4. Jerusalem as Model and Reality
Abdelnasser Rashid
arashid(at)fas.harvard.edu
Jerusalem is undergoing dramatic transformation; Israel is actively and rapidly judaizing the city based on a simple principle — maximal Jewish and minimal Arab presence. Besides the Palestinian homes already destroyed and families evicted, hundreds more have been and will be given demolition orders. Settlers continue to occupy Palestinian homes in Jerusalem, yet these are not given the attention of other West Bank settlements. The reality in Jerusalem is consistent with Israel’s actions throughout the territory, and it is this reality that helps one understand the larger significance of Jerusalem . This campaign will seek to (a) educate students about the urgent situation in Jerusalem, (b) publish a series of op-eds in newspapers around the nation, and (c) work on legislation with Congressmen that demands that these activities be halted immediately. Other ideas for this campaign are welcome and encouraged.
5. Soldier Testimony
Ahmed Mabruk
amabruk(at)fas.harvard.edu
All too often, the individual soldier’s voice is missing from discussions about violent conflict. In the case of human rights abuses, a simplistic aggressor-victim dichotomy is reproduced by a polarized public discourse. On the one hand, politicians and commanders seek to isolate “bad apples” and to avoid blame for their own strategic decisions. On the other hand, human rights groups speak only for the victims of abuse. In accounts of conflict, soldiers are presented (by others) as heroes or villains, but rarely human. Direct soldier testimony can offer powerful commentary on the larger systems in which soldiers operate and paint a more detailed picture of humanity in conflict. The Soldier Testimony Project aims to present soldier testimonies in an accessible medium.
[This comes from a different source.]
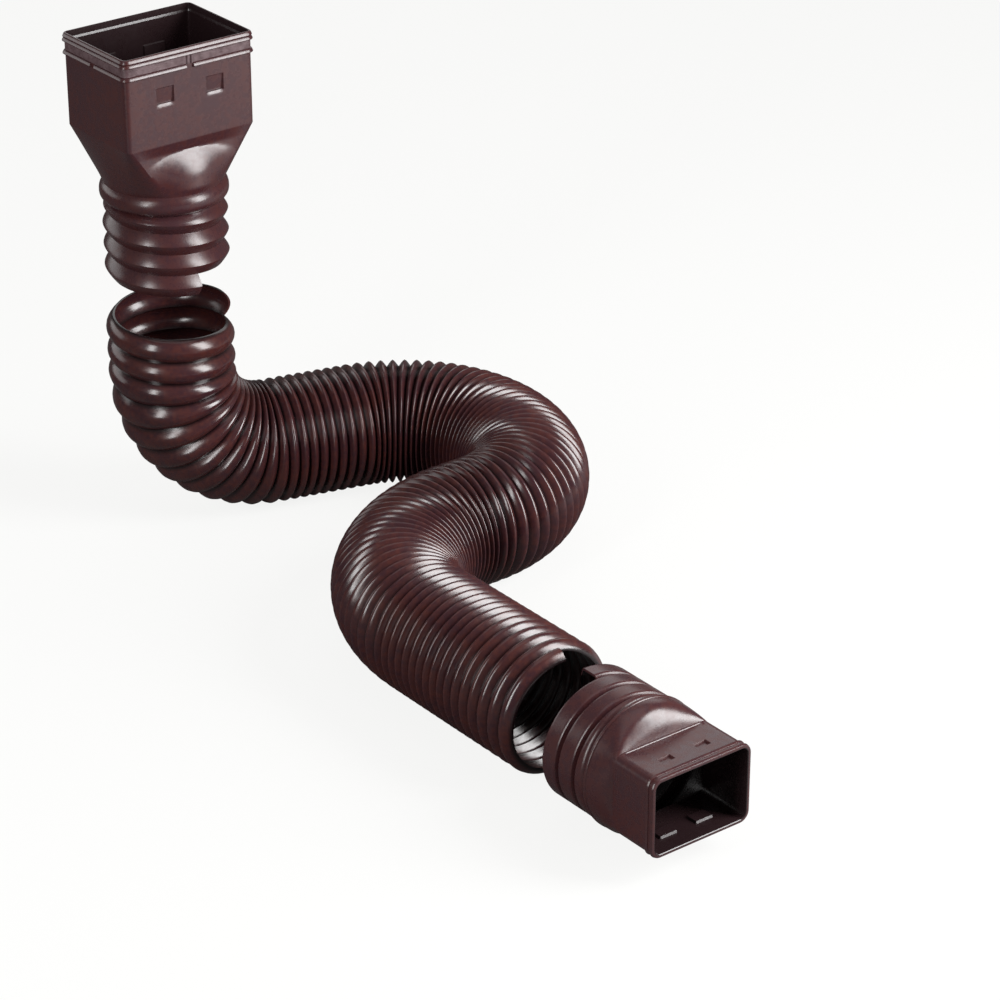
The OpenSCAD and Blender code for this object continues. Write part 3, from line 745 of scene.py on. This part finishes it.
class DOWNSPOUT_OT_upper_adapter(bpy.types.Operator):
    """Builds the upper adapter with its socket for the downspout"""
    bl_idname = "downspout.upper_adapter"
    bl_label = "Upper adapter"

    def execute(self, context):
        scene = context.scene
        size, fit, look = scene.downspout_socket, scene.downspout_fit, scene.downspout_finish
        plan = Layout(scene)
        wall = fit.wall
        width, depth = size.width + 2 * wall, size.depth + 2 * wall
        sill, ledge, slope, lean = 1.5 * MM, 1.8 * MM, 0.8 * MM, 0.7 * MM
        dimple_z = plan.upper_len - size.dimple_down
        half_w, half_h = size.dimple_w / 2, size.dimple_h / 2
        sill_z = dimple_z - half_h + sill
        gap_x, gap_y = 2.5 * MM, 2 * MM
        run, side = width / 2 - size.corner, depth / 2 - size.corner
        seam, gap_end = (1.4 * MM, 2.1 * MM), 0.6 * MM
        across = dimple_marks(size, slope)
        across += [s * m for s in (-1, 1)
                   for m in (1.0 * MM, *seam, gap_x, gap_x + gap_end, run)]
        upward = [s * m for s in (-1, 1) for m in (gap_y, gap_y + gap_end, side)]
        columns = rounded_columns(width, depth, size.corner,
                                  spaced(across, 4 * MM), spaced(upward, 4 * MM))

        def dent(point, way, z, grow):
            """Depth of the dimple at a point of the long sides."""
            x = abs(abs(point.x) - size.dimple_x)
            if abs(way.y) < 1 or not near(x, 0, half_w - slope + grow):
                return 0.0
            if near(z, dimple_z - half_h + ledge - grow, dimple_z + half_h - slope + grow):
                return size.dimple_depth + lean * min(max((dimple_z - z) / half_h, -1.0), 1.0)
            return lean if near(z, sill_z, sill_z) and not grow else 0.0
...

The Project seeks to encourage reflection on the circumstances and institutional arrangements that facilitate the perpetration of human rights abuses, while still inviting condemnation of their occurrence.
6. Torture and Detention
Chiara Kovarik
ckovarik(at)fas.harvard.edu
The overarching goals of the Campaign on Torture and Detention are two-fold: first, to achieve a full accounting of post 9/11 violations of human rights in U.S. counterterrorism operations and, second, to obtain justice for the victims of these human rights violations. The Advocates will partner with the Center for Constitutional Rights, which represents several Guantanamo detainees, to set up outreach/education events for the Harvard community around the closing of Guantanamo and to help directly with resettlement of some of their clients. The Advocates also will partner with Stephanie Skier ‘05 of the Institute for Intermediate Studies to put on a production of Stephanie’s play, WATERBOARD - a play about torture, at Harvard’s Adams Pool Theatre in Spring 2010.